→ WHAT IS NEEDED: Begin with the line containing "name] = mirrored(shape)" and end with the line containing "for node in"; set down that block verbatim and nothing else.

→ GIVEN DATA:
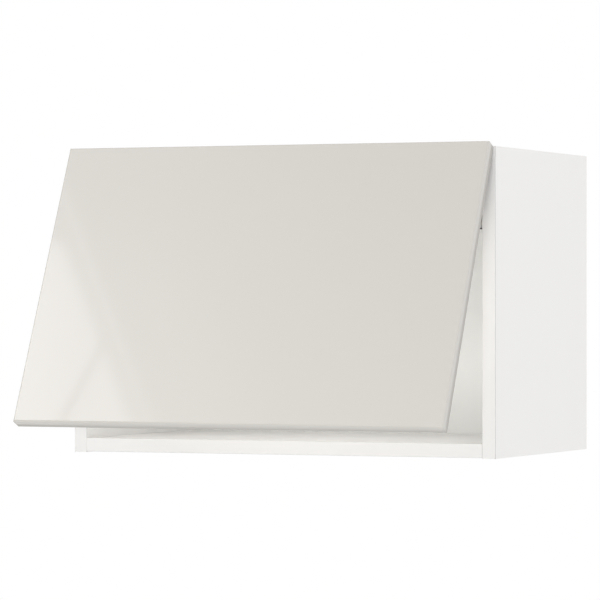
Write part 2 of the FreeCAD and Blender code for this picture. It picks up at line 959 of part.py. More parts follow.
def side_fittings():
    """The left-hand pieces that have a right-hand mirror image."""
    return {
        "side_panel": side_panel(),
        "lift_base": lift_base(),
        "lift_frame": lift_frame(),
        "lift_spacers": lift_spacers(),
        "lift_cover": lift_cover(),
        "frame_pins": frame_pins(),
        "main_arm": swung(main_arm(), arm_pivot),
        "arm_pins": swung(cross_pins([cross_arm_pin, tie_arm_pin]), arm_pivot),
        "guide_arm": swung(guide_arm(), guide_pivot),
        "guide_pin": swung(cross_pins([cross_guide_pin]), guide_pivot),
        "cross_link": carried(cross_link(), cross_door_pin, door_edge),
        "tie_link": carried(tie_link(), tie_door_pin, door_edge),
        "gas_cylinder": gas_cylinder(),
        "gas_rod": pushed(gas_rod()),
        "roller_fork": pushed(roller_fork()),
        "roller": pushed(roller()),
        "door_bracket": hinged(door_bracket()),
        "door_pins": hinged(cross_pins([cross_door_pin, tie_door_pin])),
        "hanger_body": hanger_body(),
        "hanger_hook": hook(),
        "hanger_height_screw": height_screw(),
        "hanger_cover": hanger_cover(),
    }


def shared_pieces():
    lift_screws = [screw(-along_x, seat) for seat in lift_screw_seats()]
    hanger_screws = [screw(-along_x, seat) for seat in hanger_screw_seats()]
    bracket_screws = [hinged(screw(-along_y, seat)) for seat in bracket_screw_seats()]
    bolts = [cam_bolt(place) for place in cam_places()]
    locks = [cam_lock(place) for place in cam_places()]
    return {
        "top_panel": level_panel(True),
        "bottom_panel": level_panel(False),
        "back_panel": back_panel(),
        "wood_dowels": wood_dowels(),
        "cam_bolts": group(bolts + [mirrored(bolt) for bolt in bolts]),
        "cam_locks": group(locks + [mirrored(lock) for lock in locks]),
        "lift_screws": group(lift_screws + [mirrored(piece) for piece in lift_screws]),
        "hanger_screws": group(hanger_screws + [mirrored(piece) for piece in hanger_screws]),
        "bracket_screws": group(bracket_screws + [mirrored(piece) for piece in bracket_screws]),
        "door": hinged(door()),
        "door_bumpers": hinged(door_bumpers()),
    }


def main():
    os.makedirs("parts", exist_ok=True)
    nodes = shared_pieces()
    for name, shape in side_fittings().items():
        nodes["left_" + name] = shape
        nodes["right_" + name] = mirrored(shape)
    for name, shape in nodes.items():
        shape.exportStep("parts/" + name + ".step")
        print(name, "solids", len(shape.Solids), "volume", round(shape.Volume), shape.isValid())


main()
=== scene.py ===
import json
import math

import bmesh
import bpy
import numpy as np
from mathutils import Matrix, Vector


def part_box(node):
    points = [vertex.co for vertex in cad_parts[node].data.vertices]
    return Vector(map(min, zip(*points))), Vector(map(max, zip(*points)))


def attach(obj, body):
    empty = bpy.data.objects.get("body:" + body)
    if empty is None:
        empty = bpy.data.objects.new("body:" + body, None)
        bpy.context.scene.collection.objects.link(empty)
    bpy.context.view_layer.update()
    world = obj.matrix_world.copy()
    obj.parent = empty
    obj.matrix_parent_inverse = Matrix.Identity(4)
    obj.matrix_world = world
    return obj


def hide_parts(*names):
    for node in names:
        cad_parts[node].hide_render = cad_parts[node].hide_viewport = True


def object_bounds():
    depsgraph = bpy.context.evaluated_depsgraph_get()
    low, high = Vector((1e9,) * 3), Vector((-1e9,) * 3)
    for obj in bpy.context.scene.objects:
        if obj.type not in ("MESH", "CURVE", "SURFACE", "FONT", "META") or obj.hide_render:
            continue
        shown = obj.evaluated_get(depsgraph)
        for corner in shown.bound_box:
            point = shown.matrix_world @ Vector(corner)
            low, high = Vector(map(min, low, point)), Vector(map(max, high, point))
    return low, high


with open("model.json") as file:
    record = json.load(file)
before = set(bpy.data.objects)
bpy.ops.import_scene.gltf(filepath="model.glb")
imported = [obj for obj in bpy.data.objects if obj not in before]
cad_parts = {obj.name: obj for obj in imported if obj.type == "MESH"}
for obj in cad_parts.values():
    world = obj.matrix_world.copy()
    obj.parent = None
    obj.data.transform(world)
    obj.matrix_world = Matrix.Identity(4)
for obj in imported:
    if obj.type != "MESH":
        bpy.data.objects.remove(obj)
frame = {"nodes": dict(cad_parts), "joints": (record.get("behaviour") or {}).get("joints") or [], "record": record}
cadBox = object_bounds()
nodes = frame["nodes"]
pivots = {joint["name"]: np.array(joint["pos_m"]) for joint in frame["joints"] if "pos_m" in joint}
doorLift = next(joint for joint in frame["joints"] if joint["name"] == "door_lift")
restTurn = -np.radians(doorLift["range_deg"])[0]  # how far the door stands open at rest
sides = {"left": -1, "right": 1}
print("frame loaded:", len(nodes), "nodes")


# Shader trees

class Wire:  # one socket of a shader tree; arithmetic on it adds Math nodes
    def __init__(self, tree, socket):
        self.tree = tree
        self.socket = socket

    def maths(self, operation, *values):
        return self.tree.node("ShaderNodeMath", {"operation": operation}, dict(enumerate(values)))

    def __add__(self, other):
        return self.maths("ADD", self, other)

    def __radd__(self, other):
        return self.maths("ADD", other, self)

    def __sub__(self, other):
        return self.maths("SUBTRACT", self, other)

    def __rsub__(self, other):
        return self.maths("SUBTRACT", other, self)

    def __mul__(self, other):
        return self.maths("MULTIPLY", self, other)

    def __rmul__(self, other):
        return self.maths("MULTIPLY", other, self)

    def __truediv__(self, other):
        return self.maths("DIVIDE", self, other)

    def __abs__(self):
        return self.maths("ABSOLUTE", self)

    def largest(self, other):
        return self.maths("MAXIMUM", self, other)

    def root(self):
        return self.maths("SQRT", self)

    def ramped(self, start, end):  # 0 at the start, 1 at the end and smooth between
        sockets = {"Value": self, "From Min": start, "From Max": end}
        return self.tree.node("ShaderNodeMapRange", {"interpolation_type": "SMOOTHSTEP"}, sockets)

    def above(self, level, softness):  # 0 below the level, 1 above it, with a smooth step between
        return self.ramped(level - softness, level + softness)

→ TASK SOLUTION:
        nodes["right_" + name] = mirrored(shape)
    for name, shape in nodes.items():
        shape.exportStep("parts/" + name + ".step")
        print(name, "solids", len(shape.Solids), "volume", round(shape.Volume), shape.isValid())


main()
=== scene.py ===
import json
import math

import bmesh
import bpy
import numpy as np
from mathutils import Matrix, Vector


def part_box(node):
    points = [vertex.co for vertex in cad_parts[node].data.vertices]
    return Vector(map(min, zip(*points))), Vector(map(max, zip(*points)))


def attach(obj, body):
    empty = bpy.data.objects.get("body:" + body)
    if empty is None:
        empty = bpy.data.objects.new("body:" + body, None)
        bpy.context.scene.collection.objects.link(empty)
    bpy.context.view_layer.update()
    world = obj.matrix_world.copy()
    obj.parent = empty
    obj.matrix_parent_inverse = Matrix.Identity(4)
    obj.matrix_world = world
    return obj


def hide_parts(*names):
    for node in names:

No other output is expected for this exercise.